Das Projekt „Deus in Machina“ in der Luzerner Peterskapelle war von Anfang an auf eine begrenzte Dauer angelegt – aus gutem Grund. „Einen Jesus-Avatar dauerhaft einzusetzen, würde ich nicht verantworten. Die Verantwortung wäre zu groß“, erklärt Marco Schmid gegenüber der britischen Nachrichtenzeitung. Eine der größten Herausforderungen sei die Gefahr gewesen, dass die KI unangemessene oder der Kirchenlehre widersprechende Antworten geben könnte. Trotz intensiver Tests sei es nicht möglich gewesen, solche Fehltritte völlig auszuschließen. Dennoch wertet Schmid das Experiment als Erfolg und sieht darin ein Zeichen dafür, dass viele Menschen wieder einen Zugang zu Jesus suchen.

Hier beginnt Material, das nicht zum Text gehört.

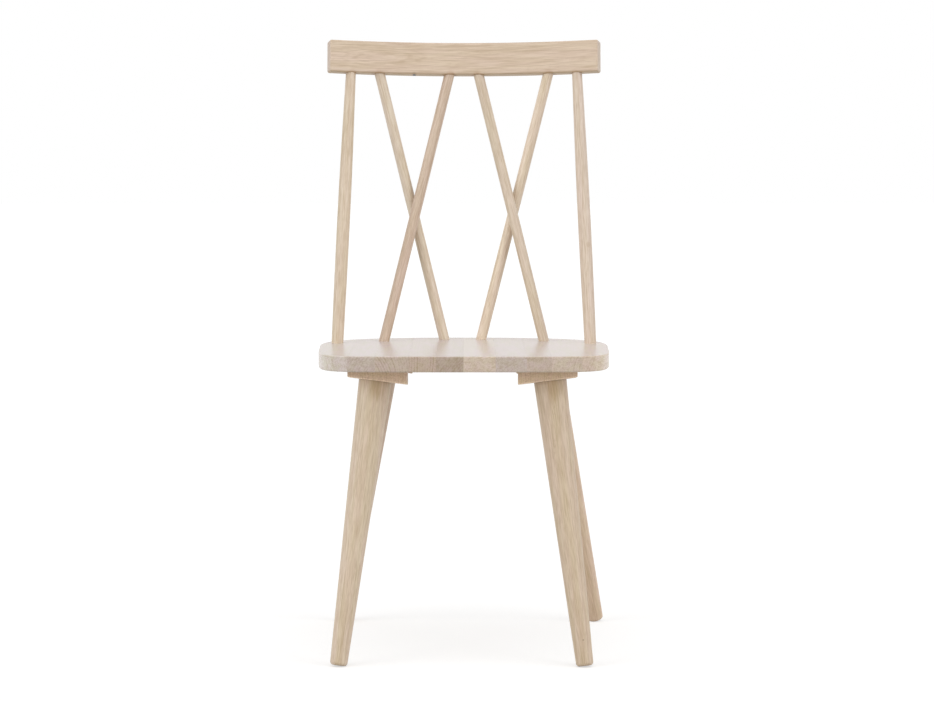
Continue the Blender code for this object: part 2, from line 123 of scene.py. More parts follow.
class Graph:
    """A node tree that is written as plain expressions."""

    def __init__(self, tree):
        self.tree = tree

    def feed(self, socket, value):
        if isinstance(value, bpy.types.NodeSocket):
            self.tree.links.new(value, socket)
        else:
            socket.default_value = value

    def add(self, kind, inputs=None, **settings):
        node = self.tree.nodes.new(kind)
        for setting, value in settings.items():
            setattr(node, setting, value)
        for key, value in (inputs or {}).items():
            self.feed(node.inputs[key], value)
        return node

    def math(self, operation, *values, clamp=False):
        return self.add("ShaderNodeMath", dict(enumerate(values)), operation=operation, use_clamp=clamp).outputs[0]

    def vector(self, operation, *values):
        node = self.add("ShaderNodeVectorMath", dict(enumerate(values)), operation=operation)
        return node.outputs["Value" if operation in ("LENGTH", "DISTANCE", "DOT_PRODUCT") else "Vector"]

    def ramp(self, value, start, end, low=0.0, high=1.0):
        """A soft step from one value to another."""
        node = self.add("ShaderNodeMapRange", {0: value, 1: start, 2: end, 3: low, 4: high},
                        interpolation_type="SMOOTHSTEP")
        return node.outputs[0]

    def noise(self, place, scales, detail=2.0, roughness=0.5):
        """Noise with so many features per metre: on wood, twice across the grain and then along it."""
        stretched = self.vector("MULTIPLY", place, scales)
        return self.add("ShaderNodeTexNoise", {"Vector": stretched, "Scale": 1.0, "Detail": detail,
                                               "Roughness": roughness})

    def patches(self, place, scales, edges=(0.30, 0.70), **detail):
        """Noise whose middle values are drawn apart, so that it falls into patches."""
        return self.ramp(self.noise(place, scales, **detail).outputs[0], *edges)

    def reach(self, place, centre, halves):
        """How far out a place is in an ellipsoid: 0 at its centre and 1 at its surface."""
        offset = self.vector("SUBTRACT", place, tuple(centre))
        return self.vector("LENGTH", self.vector("DIVIDE", offset, tuple(halves)))

    def blend(self, share, first, second):
        return self.add("ShaderNodeMix", {0: share, 6: first, 7: second}, data_type="RGBA").outputs[2]

    def tint(self, share, colour, factors):
        """Multiply a colour, as far as the share says."""
        return self.blend(share, colour, self.vector("MULTIPLY", colour, factors))


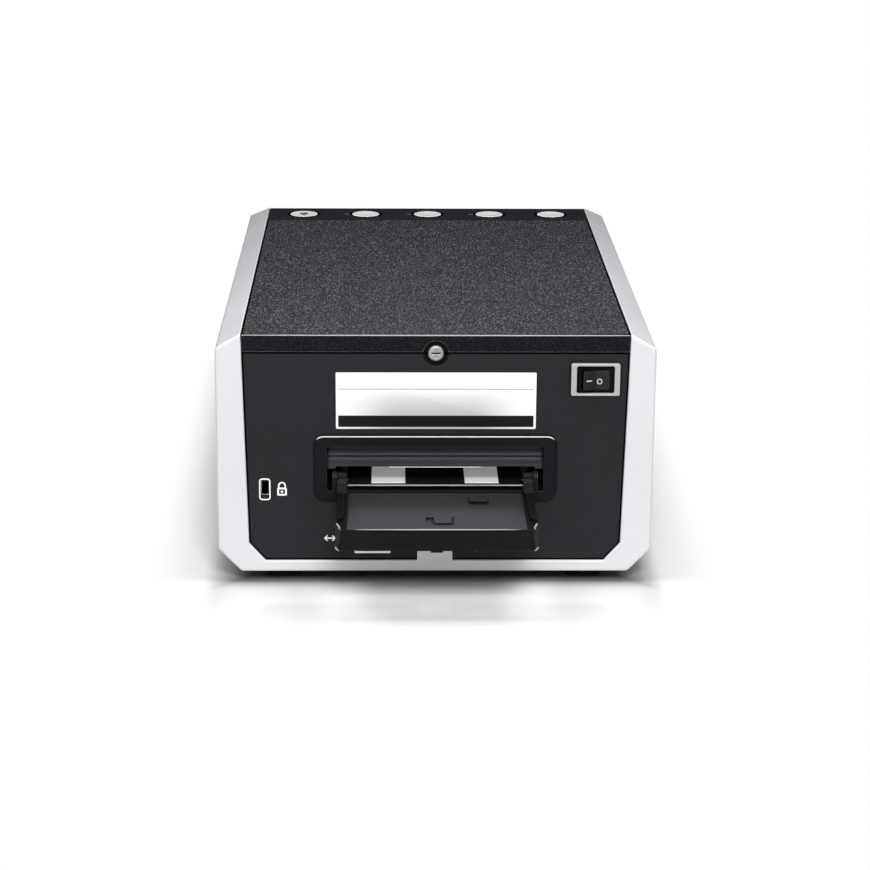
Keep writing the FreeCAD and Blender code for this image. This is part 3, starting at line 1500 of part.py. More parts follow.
def make_gear_axle():
    """Fixed stud of the middle gear, from the trough wall to the motor bracket."""
    return rod_x(shaft_radius, optics_half_width - optics_wall, motor_face,
                 0, roller_axis_z)


def make_motor_bracket():
    """Bent steel bracket: an upright plate with a foot on the case floor."""
    low_x = bracket_inner
    high_x = motor_face
    top = motor_axis_z + motor_side / 2 + bracket_top_margin
    plate = box(low_x, high_x, -bracket_half_width, bracket_half_width, inner_floor, top)
    foot = box(low_x, low_x + motor_length * bracket_foot_share, -bracket_half_width, bracket_half_width,
               inner_floor, inner_floor + bracket_wall)
    bracket = plate.fuse(foot)
    bracket = bracket.cut(rod_x(motor_boss_radius + motor_boss_play, low_x - cut_overrun,
                                high_x + cut_overrun, 0, motor_axis_z))
    bracket = bracket.cut(rod_x(shaft_radius + press_play, low_x - cut_overrun,
                                high_x + cut_overrun, 0, roller_axis_z))
    window_z = (inner_floor + roller_axis_z) / 2
    for y in (-bracket_half_width / 2, bracket_half_width / 2):
        bracket = bracket.cut(rod_x(bracket_window_radius, low_x - cut_overrun,
                                    high_x + cut_overrun, y, window_z))
    return bracket.removeSplitter()


def make_motor():
    """Square stepper motor with cut corners, end caps and a round front boss."""
    half = motor_side / 2
    cut = half - motor_corner_cut
    front = motor_face
    outline = [(-half, -cut), (-cut, -half), (cut, -half), (half, -cut),
               (half, cut), (cut, half), (-cut, half), (-half, cut)]
    placed = [(y, motor_axis_z + z) for y, z in outline]
    slim = [(y, motor_axis_z + z) for y, z in inset(outline, motor_groove)]
    end = front + motor_length
    body = prism_x(placed, front, front + motor_cap_wall)
    body = body.fuse(prism_x(slim, front + motor_cap_wall, end - motor_cap_wall))
    body = body.fuse(prism_x(placed, end - motor_cap_wall, end))
    body = body.fuse(rod_x(motor_boss_radius, front - bracket_wall, front, 0, motor_axis_z))
    return body.cut(rod_x(motor_shaft_radius + running_play, front - cut_overrun, end,
                          0, motor_axis_z))


def make_motor_shaft():
    """Shaft of the motor, which carries the pinion."""
    return rod_x(motor_shaft_radius, gear_plane, motor_face + motor_length - motor_cap_wall / 2,
                 0, motor_axis_z)


roller_gear_phase = 180 / roller_teeth
pinion_phase = 270 + 180 / pinion_teeth
bore_on_shaft = shaft_radius + press_play

save("outer_case", make_outer_case())
save("top_cover", make_top_cover())
save("button_panel", make_button_panel())
for number, place in enumerate(button_places, start=1):
    save("button_" + str(number), make_button(place))
save("button_board", make_button_board())
save("rear_panel", make_rear_panel())
save("front_panel", make_front_panel())
for end_name, place_piece in (("rear", lambda shape: shape), ("front", front_copy)):
    save(end_name + "_slot_frame", place_piece(make_slot_frame()))
    save(end_name + "_hood", place_piece(make_hood()))
    save(end_name + "_door", place_piece(make_door()))
save("door_pins", make_door_pins())
save("switch_frame", make_switch_frame())
save("switch_body", make_switch_body())
save("switch_rocker", make_switch_rocker())
save("lock_plate", make_lock_plate())
save("cover_screw", make_cover_screw())
save("bottom_screws", make_bottom_screws())
save("board_screws", make_board_screws())
save("feet", make_feet())
save("usb_socket", make_usb_socket())
save("power_jack", make_power_jack())
save("main_board", make_main_board())
save("board_parts", make_board_parts())
save("optics_base", make_optics_base())
save("lower_film_guide", make_lower_film_guide())
save("channel_rails", make_channel_rails())
save("upper_film_guide", make_upper_film_guide())
save("guide_pads", make_guide_pads())
save("hood_strips", make_hood_strips())
save("lamp_housing", make_lamp_housing())
save("lamp_diffuser", make_lamp_diffuser())
save("lamp_board", make_lamp_board())
save("mirror", make_mirror())
save("lens_barrel", make_lens_barrel())
save("lens_glasses", make_lens_glasses())
save("lens_clamp", make_lens_clamp())
save("sensor_board", make_sensor_board())
save("shaft_bushes", make_shaft_bushes())
for end_name, row in (("rear", roller_row), ("front", -roller_row)):
    save(end_name + "_roller_shaft", make_roller_shaft(row))
    save(end_name + "_rollers", make_rollers(row))
    save(end_name + "_roller_gear", make_gear(roller_teeth, roller_gear_phase, row, roller_axis_z,
                                              bore_on_shaft, gear_plane))
    save(end_name + "_pinch_roller", make_pinch_roller(row))
save("middle_gear", make_gear(middle_teeth, 0, 0, roller_axis_z, shaft_radius + running_play, gear_plane))
save("gear_axle", make_gear_axle())
save("motor_pinion", make_gear(pinion_teeth, pinion_phase, 0, motor_axis_z, motor_shaft_radius + press_play,
                               gear_plane))
save("motor_bracket", make_motor_bracket())
save("motor", make_motor())
save("motor_shaft", make_motor_shaft())
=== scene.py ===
import json
import math

import bpy
import numpy as np
from mathutils import Matrix, Vector, geometry

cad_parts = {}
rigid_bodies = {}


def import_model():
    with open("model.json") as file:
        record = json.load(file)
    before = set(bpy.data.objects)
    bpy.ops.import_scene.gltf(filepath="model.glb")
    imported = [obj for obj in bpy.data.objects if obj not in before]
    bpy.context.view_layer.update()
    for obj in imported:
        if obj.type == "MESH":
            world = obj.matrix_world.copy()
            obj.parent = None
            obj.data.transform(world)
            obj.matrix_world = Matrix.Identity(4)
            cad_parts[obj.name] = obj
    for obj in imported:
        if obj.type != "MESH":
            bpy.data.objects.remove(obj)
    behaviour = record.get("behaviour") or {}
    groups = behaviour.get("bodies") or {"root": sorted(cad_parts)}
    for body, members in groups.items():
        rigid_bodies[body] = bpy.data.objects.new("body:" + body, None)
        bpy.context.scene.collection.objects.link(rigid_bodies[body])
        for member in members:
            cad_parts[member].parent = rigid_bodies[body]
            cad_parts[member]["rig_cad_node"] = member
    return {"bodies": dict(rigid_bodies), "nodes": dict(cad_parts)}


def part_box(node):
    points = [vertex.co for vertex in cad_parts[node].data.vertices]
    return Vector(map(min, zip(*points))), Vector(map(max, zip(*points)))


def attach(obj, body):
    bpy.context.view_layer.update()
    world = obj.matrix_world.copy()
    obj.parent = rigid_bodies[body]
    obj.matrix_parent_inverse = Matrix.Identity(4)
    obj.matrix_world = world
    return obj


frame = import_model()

MM = 0.001

for leftover in [o for o in bpy.data.objects if "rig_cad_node" not in o and o not in frame["bodies"].values()]:
    bpy.data.objects.remove(leftover)
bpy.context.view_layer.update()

# The faces that carry marks: for each the directions across, up and outwards, as one looks at it.
REAR = (Vector((-1, 0, 0)), Vector((0, 0, 1)), Vector((0, 1, 0)))
FRONT = (Vector((1, 0, 0)), Vector((0, 0, 1)), Vector((0, -1, 0)))
TOP = (Vector((1, 0, 0)), Vector((0, 1, 0)), Vector((0, 0, 1)))

SHARP_ANGLE = math.radians(35)
LEAST_RADIUS = 0.01 * MM
SHORTEST_EDGE = 0.05 * MM
MARK_FOOT = 0.02 * MM  # how deep a mark's foot lies under the face that carries it
SEAM_FOOT = 0.05 * MM
SEAM_WALL = 0.04 * MM


def mm(*lengths):
    """Lengths in millimetres, turned into metres."""
    return tuple(length * MM for length in lengths)


# Shapes: grids of points carried round an outline or along a line.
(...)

Andere Versuche, KI und Religion zu verbinden, waren weniger erfolgreich. So sorgte 2024 in den USA ein KI-Avatar namens „Father Justin“ für Aufsehen. Der virtuelle Priester fiel durch extreme Äußerungen auf, verurteilte etwa Masturbation und schlug vor, Kinder mit Energydrinks zu taufen. Das Projekt wurde nach wenigen Tagen eingestellt, Father Justin ist jedoch bis heute online abrufbar.